Generating random data from correlations

Say I have a list of personality traits: courage, materialism, compassion and so on. I interview some people and assign a rating from -10 to +10 to each trait for each person, then I find the correlation between each pair of traits.

Now I want to create a "random person" by assigning a value to each trait, consistent with the correlations I have found.

Is there is a good way to do this?

Also: suppose traits T1 and T2 have correlation C. Given a fixed value X for T1, what does the distribution of T2 look like? Or to put it another way, given that trait T1's value = X, what is the probability of trait T2 having some value Y?


TS Contributor
I'll give it a try (hopefully, someone else wants to comment on this):

T2 = c + beta*T1 + error .

According to regression assumptions, error should be normally distributed with mean = 0 and variance = 1 - R². You could create a normally distributed random variable with variance 1-R² (i.e. 1-beta²) and use it as your error term.

Or, you calculate some confidence interval for each subject's estimated T2 value, based on the error variance/standard deviation.

How much all this is affected by the fact that one's errors are hardly ever normally distributed, and often more or less heteroscedascic, I am not sure.

With kind regards



TS Contributor
If you know some theory behind which support you to choose a certain kind of parametric model, or some semi-parametric model like what Karabiner suggested, you can always do so - but you need to check whether such model give a good fit to a data. This kind of model may give you a more elegant result, a nicer interpretation, a more powerful prediction, and maybe easier to develop further theory based on such result. But such elegant model may not even exist, and may have mis-specification error.

So back to your question - if you have a parametric model, you can of course find out the multivariate distribution by estimating the parameters, and thus also given an estimated conditional distribution. After estimating all the necessary parameters, one can simulate a multivariate random vector according to it. Whether you have a easy/good method is another issue; e.g. for multivariate normal you may use Cholesky decomposition to help, but such elegant method may not exist for other kind of multivariate distribution.

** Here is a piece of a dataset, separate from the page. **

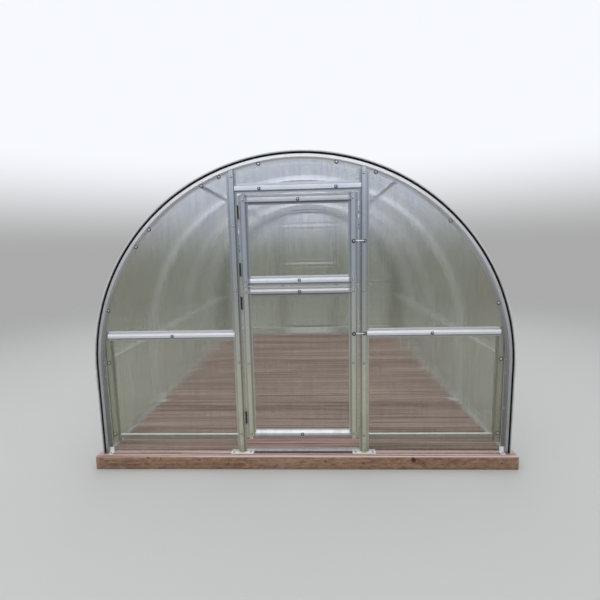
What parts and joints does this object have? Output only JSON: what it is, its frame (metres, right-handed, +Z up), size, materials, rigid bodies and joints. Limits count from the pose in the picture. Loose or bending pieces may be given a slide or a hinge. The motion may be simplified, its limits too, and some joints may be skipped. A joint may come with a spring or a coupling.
{
  "type": "polycarbonate greenhouse",
  "caption": "Arched walk-in greenhouse: galvanised hat-section hoops under clear multiwall sheet, a split door in each end wall, a boarded timber deck inside edge beams.",
  "frame": {"origin": "on the ground under the middle of the house", "axes": "+X to the right seen from the front door, +Y from the front end to the rear end, +Z up"},
  "size_m": [3.07, 4.15, 2.2491],
  "materials": {
    "galvanised_steel": "galvanised, dull spangle",
    "fittings": "bright zinc plated",
    "polycarbonate": "clear multiwall sheet, glossy",
    "rubber": "matt black",
    "timber": "weathered reddish brown",
    "deck_boards": "weathered, finely grooved"
  },
  "bodies": {
    "house": {"base_runners": "galvanised_steel", "deck_floor": "deck_boards", "deck_joists": "timber", "end_beams": "timber", "foot_plates": "galvanised_steel", "front_arch": "galvanised_steel", "front_arch_feet": "galvanised_steel", "front_bottom_rails": "galvanised_steel", "front_door_posts": "galvanised_steel", "front_header": "galvanised_steel", "front_hinges": "fittings", "front_latch_studs": "fittings", "front_mid_rails": "galvanised_steel", "front_seal": "rubber", "front_side_panels": "polycarbonate", "front_side_studs": "galvanised_steel", "front_sill": "galvanised_steel", "front_top_panel": "polycarbonate", "front_upper_latch": "fittings", "front_upper_leaf_frame": "galvanised_steel", "front_upper_leaf_pane": "polycarbonate", "hoop_1": "galvanised_steel", "hoop_2": "galvanised_steel", "hoop_3": "galvanised_steel", "hoop_feet": "galvanised_steel", "rear_arch": "galvanised_steel", "rear_arch_feet": "galvanised_steel", "rear_bottom_rails": "galvanised_steel", "rear_door_posts": "galvanised_steel", "rear_header": "galvanised_steel", "rear_hinges": "fittings", "rear_latch_studs": "fittings", "rear_mid_rails": "galvanised_steel", "rear_seal": "rubber", "rear_side_panels": "polycarbonate", "rear_side_studs": "galvanised_steel", "rear_sill": "galvanised_steel", "rear_top_panel": "polycarbonate", "rear_upper_latch": "fittings", "rear_upper_leaf_frame": "galvanised_steel", "rear_upper_leaf_pane": "polycarbonate", "roof_sheet_front": "polycarbonate", "roof_sheet_rear": "polycarbonate", "shoulder_ties": "galvanised_steel", "side_beams": "timber", "side_ties": "galvanised_steel"},
    "front_lower_leaf": {"front_lower_leaf_frame": "galvanised_steel", "front_lower_leaf_pane": "polycarbonate", "front_lower_hinge_plates": "fittings", "front_lower_latch": "fittings"},
    "rear_lower_leaf": {"rear_lower_leaf_frame": "galvanised_steel", "rear_lower_leaf_pane": "polycarbonate", "rear_lower_hinge_plates": "fittings", "rear_lower_latch": "fittings"}
  },
  "joints": [
    {"name": "front_door_hinge", "type": "hinge", "parent": "house", "child": "front_lower_leaf", "pos_m": [-0.4135, -2.009, 0.77], "axis": [0, 0, 1], "range_deg": [-110, 0]},
    {"name": "rear_door_hinge", "type": "hinge", "parent": "house", "child": "rear_lower_leaf", "pos_m": [0.4135, 2.009, 0.77], "axis": [0, 0, 1], "range_deg": [-110, 0]}
  ]
}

For non-parametric alternative, actually you are having a discrete multivariate random vector where there are a total of \( 11^k \) support points, where \( k \) is the number of variables, i.e. the dimension of the vector. With sufficient number of data, you can always give a good estimation of the empirical multivariate probability mass function, and thus giving everything you want. The difficulty is that you may not have such large amount of data, esp when \( k \) is large, and you may need to fall back to parametric approach to lessen this requirement.